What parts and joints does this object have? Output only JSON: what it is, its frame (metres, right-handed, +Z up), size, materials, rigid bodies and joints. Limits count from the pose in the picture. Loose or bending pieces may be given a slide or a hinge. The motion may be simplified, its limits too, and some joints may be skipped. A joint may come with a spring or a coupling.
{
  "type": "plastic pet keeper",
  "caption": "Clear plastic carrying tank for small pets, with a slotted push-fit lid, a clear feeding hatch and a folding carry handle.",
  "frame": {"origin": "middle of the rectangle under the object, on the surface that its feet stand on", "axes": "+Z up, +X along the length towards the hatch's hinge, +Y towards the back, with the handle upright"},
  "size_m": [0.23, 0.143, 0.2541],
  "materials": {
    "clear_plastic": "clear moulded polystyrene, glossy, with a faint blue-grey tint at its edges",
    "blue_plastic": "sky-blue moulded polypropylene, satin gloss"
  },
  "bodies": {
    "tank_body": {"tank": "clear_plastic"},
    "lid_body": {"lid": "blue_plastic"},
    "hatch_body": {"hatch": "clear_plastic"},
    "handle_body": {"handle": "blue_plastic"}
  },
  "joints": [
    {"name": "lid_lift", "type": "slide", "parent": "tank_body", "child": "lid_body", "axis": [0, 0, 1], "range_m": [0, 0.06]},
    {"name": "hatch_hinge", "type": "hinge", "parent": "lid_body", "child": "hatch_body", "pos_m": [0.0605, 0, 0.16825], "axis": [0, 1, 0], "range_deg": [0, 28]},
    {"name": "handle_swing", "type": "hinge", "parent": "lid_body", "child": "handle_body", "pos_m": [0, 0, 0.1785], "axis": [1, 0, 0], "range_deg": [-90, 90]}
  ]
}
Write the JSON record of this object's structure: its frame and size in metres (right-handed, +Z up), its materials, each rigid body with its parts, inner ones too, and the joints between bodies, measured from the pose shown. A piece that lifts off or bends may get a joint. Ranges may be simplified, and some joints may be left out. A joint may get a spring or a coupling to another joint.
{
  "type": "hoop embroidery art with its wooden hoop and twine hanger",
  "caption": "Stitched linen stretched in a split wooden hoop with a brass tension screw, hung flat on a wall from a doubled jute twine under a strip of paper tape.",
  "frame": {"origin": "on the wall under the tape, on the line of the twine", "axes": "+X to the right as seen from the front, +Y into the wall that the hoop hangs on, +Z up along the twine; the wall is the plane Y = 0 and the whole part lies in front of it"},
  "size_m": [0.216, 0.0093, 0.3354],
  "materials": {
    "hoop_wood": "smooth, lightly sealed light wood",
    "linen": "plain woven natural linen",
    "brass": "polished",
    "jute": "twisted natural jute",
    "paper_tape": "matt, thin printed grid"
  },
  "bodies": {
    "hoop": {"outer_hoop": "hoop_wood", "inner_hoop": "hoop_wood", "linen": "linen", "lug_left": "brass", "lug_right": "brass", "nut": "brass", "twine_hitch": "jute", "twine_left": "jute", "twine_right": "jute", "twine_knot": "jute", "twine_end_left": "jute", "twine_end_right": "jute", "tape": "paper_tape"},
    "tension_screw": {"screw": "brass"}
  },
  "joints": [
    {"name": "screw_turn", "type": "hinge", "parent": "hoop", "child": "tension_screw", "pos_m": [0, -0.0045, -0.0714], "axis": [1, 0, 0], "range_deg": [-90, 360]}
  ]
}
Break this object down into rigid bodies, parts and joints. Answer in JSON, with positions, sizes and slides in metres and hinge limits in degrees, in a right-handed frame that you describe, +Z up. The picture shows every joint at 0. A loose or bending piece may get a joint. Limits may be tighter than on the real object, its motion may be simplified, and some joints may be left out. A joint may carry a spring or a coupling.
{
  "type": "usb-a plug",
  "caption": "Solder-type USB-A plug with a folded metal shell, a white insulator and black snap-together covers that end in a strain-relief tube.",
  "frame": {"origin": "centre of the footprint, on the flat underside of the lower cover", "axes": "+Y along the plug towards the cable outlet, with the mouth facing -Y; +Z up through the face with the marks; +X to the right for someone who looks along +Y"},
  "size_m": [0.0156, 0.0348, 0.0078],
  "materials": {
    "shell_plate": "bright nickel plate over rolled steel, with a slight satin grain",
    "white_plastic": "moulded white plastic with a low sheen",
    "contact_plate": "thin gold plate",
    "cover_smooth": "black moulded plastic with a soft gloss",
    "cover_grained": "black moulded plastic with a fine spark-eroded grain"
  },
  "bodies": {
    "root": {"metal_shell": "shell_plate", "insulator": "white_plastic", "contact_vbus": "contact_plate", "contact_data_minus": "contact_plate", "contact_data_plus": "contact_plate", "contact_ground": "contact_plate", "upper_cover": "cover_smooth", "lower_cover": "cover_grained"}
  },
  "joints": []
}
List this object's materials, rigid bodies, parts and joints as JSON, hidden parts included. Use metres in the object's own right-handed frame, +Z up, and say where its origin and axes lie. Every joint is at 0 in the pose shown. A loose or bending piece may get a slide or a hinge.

→ **Request**
The whole listing above needs to be written out again exactly.

→ **Response to this task**
What parts and joints does this object have? Output only JSON: what it is, its frame (metres, right-handed, +Z up), size, materials, rigid bodies and joints. Limits count from the pose in the picture. Loose or bending pieces may be given a slide or a hinge. The motion may be simplified, its limits too, and some joints may be skipped. A joint may come with a spring or a coupling.
{
  "type": "plastic pet keeper",
  "caption": "Clear plastic carrying tank for small pets, with a slotted push-fit lid, a clear feeding hatch and a folding carry handle.",
  "frame": {"origin": "middle of the rectangle under the object, on the surface that its feet stand on", "axes": "+Z up, +X along the length towards the hatch's hinge, +Y towards the back, with the handle upright"},
  "size_m": [0.23, 0.143, 0.2541],
  "materials": {
    "clear_plastic": "clear moulded polystyrene, glossy, with a faint blue-grey tint at its edges",
    "blue_plastic": "sky-blue moulded polypropylene, satin gloss"
  },
  "bodies": {
    "tank_body": {"tank": "clear_plastic"},
    "lid_body": {"lid": "blue_plastic"},
    "hatch_body": {"hatch": "clear_plastic"},
    "handle_body": {"handle": "blue_plastic"}
  },
  "joints": [
    {"name": "lid_lift", "type": "slide", "parent": "tank_body", "child": "lid_body", "axis": [0, 0, 1], "range_m": [0, 0.06]},
    {"name": "hatch_hinge", "type": "hinge", "parent": "lid_body", "child": "hatch_body", "pos_m": [0.0605, 0, 0.16825], "axis": [0, 1, 0], "range_deg": [0, 28]},
    {"name": "handle_swing", "type": "hinge", "parent": "lid_body", "child": "handle_body", "pos_m": [0, 0, 0.1785], "axis": [1, 0, 0], "range_deg": [-90, 90]}
  ]
}
Write the JSON record of this object's structure: its frame and size in metres (right-handed, +Z up), its materials, each rigid body with its parts, inner ones too, and the joints between bodies, measured from the pose shown. A piece that lifts off or bends may get a joint. Ranges may be simplified, and some joints may be left out. A joint may get a spring or a coupling to another joint.
{
  "type": "hoop embroidery art with its wooden hoop and twine hanger",
  "caption": "Stitched linen stretched in a split wooden hoop with a brass tension screw, hung flat on a wall from a doubled jute twine under a strip of paper tape.",
  "frame": {"origin": "on the wall under the tape, on the line of the twine", "axes": "+X to the right as seen from the front, +Y into the wall that the hoop hangs on, +Z up along the twine; the wall is the plane Y = 0 and the whole part lies in front of it"},
  "size_m": [0.216, 0.0093, 0.3354],
  "materials": {
    "hoop_wood": "smooth, lightly sealed light wood",
    "linen": "plain woven natural linen",
    "brass": "polished",
    "jute": "twisted natural jute",
    "paper_tape": "matt, thin printed grid"
  },
  "bodies": {
    "hoop": {"outer_hoop": "hoop_wood", "inner_hoop": "hoop_wood", "linen": "linen", "lug_left": "brass", "lug_right": "brass", "nut": "brass", "twine_hitch": "jute", "twine_left": "jute", "twine_right": "jute", "twine_knot": "jute", "twine_end_left": "jute", "twine_end_right": "jute", "tape": "paper_tape"},
    "tension_screw": {"screw": "brass"}
  },
  "joints": [
    {"name": "screw_turn", "type": "hinge", "parent": "hoop", "child": "tension_screw", "pos_m": [0, -0.0045, -0.0714], "axis": [1, 0, 0], "range_deg": [-90, 360]}
  ]
}
Break this object down into rigid bodies, parts and joints. Answer in JSON, with positions, sizes and slides in metres and hinge limits in degrees, in a right-handed frame that you describe, +Z up. The picture shows every joint at 0. A loose or bending piece may get a joint. Limits may be tighter than on the real object, its motion may be simplified, and some joints may be left out. A joint may carry a spring or a coupling.
{
  "type": "usb-a plug",
  "caption": "Solder-type USB-A plug with a folded metal shell, a white insulator and black snap-together covers that end in a strain-relief tube.",
  "frame": {"origin": "centre of the footprint, on the flat underside of the lower cover", "axes": "+Y along the plug towards the cable outlet, with the mouth facing -Y; +Z up through the face with the marks; +X to the right for someone who looks along +Y"},
  "size_m": [0.0156, 0.0348, 0.0078],
  "materials": {
    "shell_plate": "bright nickel plate over rolled steel, with a slight satin grain",
    "white_plastic": "moulded white plastic with a low sheen",
    "contact_plate": "thin gold plate",
    "cover_smooth": "black moulded plastic with a soft gloss",
    "cover_grained": "black moulded plastic with a fine spark-eroded grain"
  },
  "bodies": {
    "root": {"metal_shell": "shell_plate", "insulator": "white_plastic", "contact_vbus": "contact_plate", "contact_data_minus": "contact_plate", "contact_data_plus": "contact_plate", "contact_ground": "contact_plate", "upper_cover": "cover_smooth", "lower_cover": "cover_grained"}
  },
  "joints": []
}
List this object's materials, rigid bodies, parts and joints as JSON, hidden parts included. Use metres in the object's own right-handed frame, +Z up, and say where its origin and axes lie. Every joint is at 0 in the pose shown. A loose or bending piece may get a slide or a hinge.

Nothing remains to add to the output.